What is a renewable energy credit anyway?
In a letter last week to the Sparks Tribune, a reader pointed out that it is impossible for NV Energy to say that it is delivering only “green” energy to a Green Energy Rider subscriber. He is right of course.
What green energy tariffs buy for subscribers is not the green electricity itself – as the Tribune reader pointed out, that isn’t possible in a grid through which electricity from all sources flows together. What the company is doing is buying renewable energy credits (RECs) on behalf of the customer.
When renewable energy is generated, two commodities are produced: electricity and RECs. The RECs represent the environmental attributes of the power produced from renewable energy . Here’s Wikipedia’s definition of a REC: “Renewable energy credits are tradable, non-tangible energy commodities in the United States that represent proof that 1 megawatt-hour (MWh) of electricity was generated from an eligible renewable energy resource.” ** The buyer of the REC gets a certificate that guarantees that 1 MWh of electricity was generated from the renewable source.
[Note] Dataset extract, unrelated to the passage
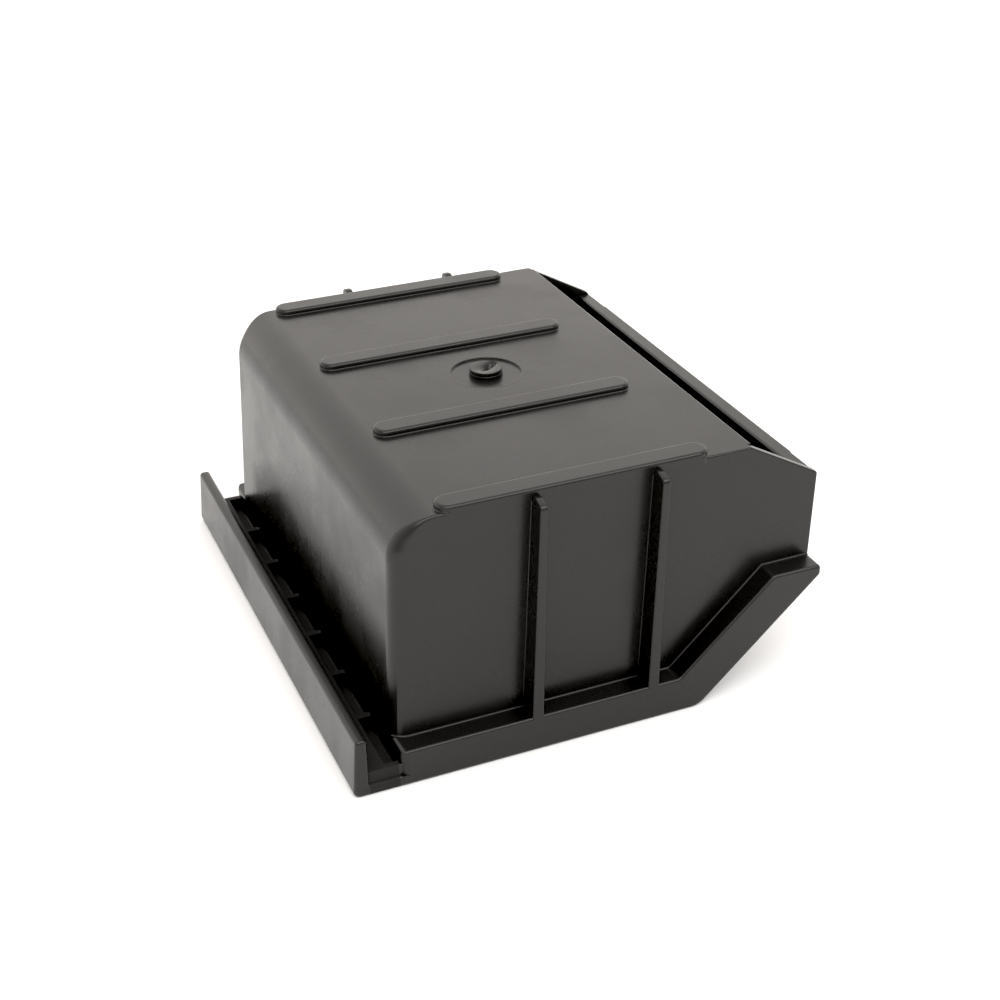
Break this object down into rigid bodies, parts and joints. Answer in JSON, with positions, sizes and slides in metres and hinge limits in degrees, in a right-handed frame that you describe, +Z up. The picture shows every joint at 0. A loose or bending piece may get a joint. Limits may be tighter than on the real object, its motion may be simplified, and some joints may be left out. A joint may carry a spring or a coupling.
{
  "type": "stacking and hanging small parts bin",
  "caption": "Black conductive plastic open-front bin for small parts, with ribbed floor and sides, a stacking rim and a hanging lip, stored upside down on its rim.",
  "frame": {"origin": "centre of the bounding box at its base: the plane of the rim that the bin stands on as pictured, upside down", "axes": "+Z up through the outside of the floor (down in use), +Y to the hanging lip at the back, -Y to the low hopper front, X across the width"},
  "size_m": [0.102, 0.0886, 0.048],
  "materials": {
    "conductive_plastic": "satin black, slightly glossy, with faint moulding marks"
  },
  "bodies": {
    "root": {"floor_panel": "conductive_plastic", "back_bend": "conductive_plastic", "back_wall": "conductive_plastic", "front_wall": "conductive_plastic", "front_web": "conductive_plastic", "front_apron": "conductive_plastic", "label_holder": "conductive_plastic", "left_wall": "conductive_plastic", "left_cheek": "conductive_plastic", "left_level_ledge": "conductive_plastic", "left_level_skirt": "conductive_plastic", "left_slope_ledge": "conductive_plastic", "left_slope_skirt": "conductive_plastic", "left_front_ledge": "conductive_plastic", "left_front_skirt": "conductive_plastic", "right_wall": "conductive_plastic", "right_cheek": "conductive_plastic", "right_level_ledge": "conductive_plastic", "right_level_skirt": "conductive_plastic", "right_slope_ledge": "conductive_plastic", "right_slope_skirt": "conductive_plastic", "right_front_ledge": "conductive_plastic", "right_front_skirt": "conductive_plastic", "rear_rim": "conductive_plastic", "left_front_side_rib": "conductive_plastic", "left_rear_side_rib": "conductive_plastic", "right_front_side_rib": "conductive_plastic", "right_rear_side_rib": "conductive_plastic", "outer_left_floor_rib": "conductive_plastic", "inner_left_floor_rib": "conductive_plastic", "inner_right_floor_rib": "conductive_plastic", "outer_right_floor_rib": "conductive_plastic", "hang_plate": "conductive_plastic", "hang_lip": "conductive_plastic", "hang_curb": "conductive_plastic", "left_channel_end": "conductive_plastic", "right_channel_end": "conductive_plastic", "cross_rib_1": "conductive_plastic", "cross_rib_2": "conductive_plastic", "cross_rib_3": "conductive_plastic", "cross_rib_4": "conductive_plastic", "cross_rib_5": "conductive_plastic", "cross_rib_6": "conductive_plastic", "gate_nub": "conductive_plastic"}
  },
  "joints": []
}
The energy associated with the REC is sold separately as electricity.
In green tariff programs, the utility contracts to buy RECs on behalf of the customer equivalent to whatever percentage of the household’s total electricity use the customer signed up for. For example, if I use one megawatt hour of electricity per year in my household, and I opt to buy 100% “green” energy, the utility will use my Green Energy Rider premium to buy one REC on my behalf.
** Nevada has a different measure for renewable energy credit than most other states. In Nevada, 1 PEC (Portfolio Energy Credit) = 1 KWH. But in the annual Renewable Portfolio Standards report to the PUC, all the figures are shown in thousands of PECs, or “kPECs”, so arguably Nevada would have been better off using 1 PEC = 1 MWH; moreover, this would be more consistent with the system used elsewhere.